• _Recorded data_
┌──
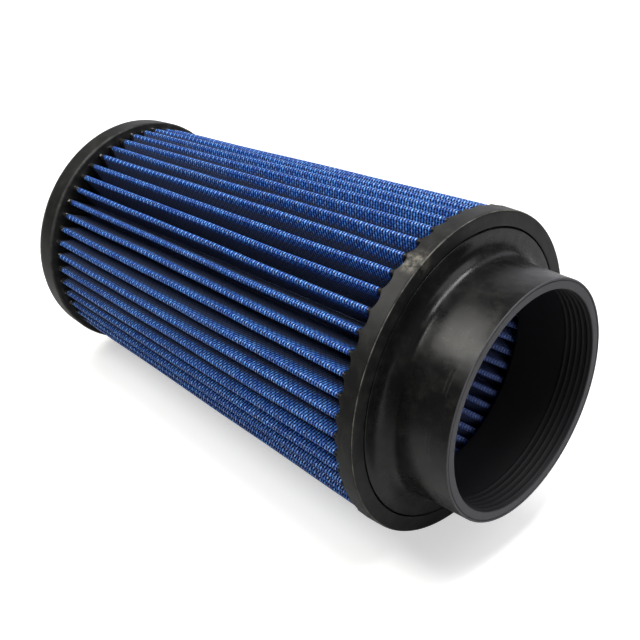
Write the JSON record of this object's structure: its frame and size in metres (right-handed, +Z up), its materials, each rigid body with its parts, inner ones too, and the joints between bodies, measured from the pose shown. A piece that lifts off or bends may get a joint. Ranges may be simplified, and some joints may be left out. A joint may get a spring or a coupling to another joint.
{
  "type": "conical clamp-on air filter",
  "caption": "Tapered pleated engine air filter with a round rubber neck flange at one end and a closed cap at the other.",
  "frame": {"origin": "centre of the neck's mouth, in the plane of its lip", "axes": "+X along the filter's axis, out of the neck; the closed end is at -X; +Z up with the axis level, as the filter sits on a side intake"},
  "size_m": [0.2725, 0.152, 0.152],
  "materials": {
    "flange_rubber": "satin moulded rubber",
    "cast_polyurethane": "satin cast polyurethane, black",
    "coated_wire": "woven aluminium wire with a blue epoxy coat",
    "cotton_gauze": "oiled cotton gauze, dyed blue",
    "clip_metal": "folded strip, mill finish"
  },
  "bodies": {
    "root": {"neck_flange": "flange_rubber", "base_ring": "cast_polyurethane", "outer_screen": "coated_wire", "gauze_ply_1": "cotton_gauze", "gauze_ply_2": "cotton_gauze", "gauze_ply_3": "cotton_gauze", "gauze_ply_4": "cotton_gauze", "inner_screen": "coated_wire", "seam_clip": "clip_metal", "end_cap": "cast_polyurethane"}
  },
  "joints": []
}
└──
• _Set problem_
Copy out all of the data exactly, leaving nothing out.

• _Finished task_
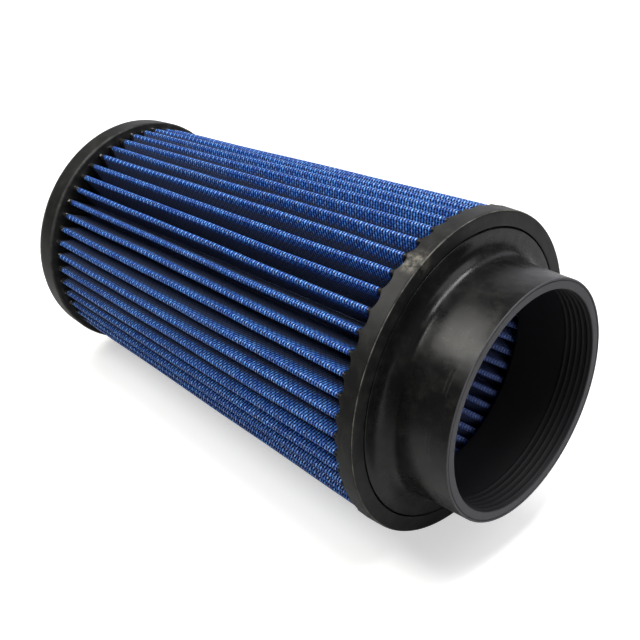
Write the JSON record of this object's structure: its frame and size in metres (right-handed, +Z up), its materials, each rigid body with its parts, inner ones too, and the joints between bodies, measured from the pose shown. A piece that lifts off or bends may get a joint. Ranges may be simplified, and some joints may be left out. A joint may get a spring or a coupling to another joint.
{
  "type": "conical clamp-on air filter",
  "caption": "Tapered pleated engine air filter with a round rubber neck flange at one end and a closed cap at the other.",
  "frame": {"origin": "centre of the neck's mouth, in the plane of its lip", "axes": "+X along the filter's axis, out of the neck; the closed end is at -X; +Z up with the axis level, as the filter sits on a side intake"},
  "size_m": [0.2725, 0.152, 0.152],
  "materials": {
    "flange_rubber": "satin moulded rubber",
    "cast_polyurethane": "satin cast polyurethane, black",
    "coated_wire": "woven aluminium wire with a blue epoxy coat",
    "cotton_gauze": "oiled cotton gauze, dyed blue",
    "clip_metal": "folded strip, mill finish"
  },
  "bodies": {
    "root": {"neck_flange": "flange_rubber", "base_ring": "cast_polyurethane", "outer_screen": "coated_wire", "gauze_ply_1": "cotton_gauze", "gauze_ply_2": "cotton_gauze", "gauze_ply_3": "cotton_gauze", "gauze_ply_4": "cotton_gauze", "inner_screen": "coated_wire", "seam_clip": "clip_metal", "end_cap": "cast_polyurethane"}
  },
  "joints": []
}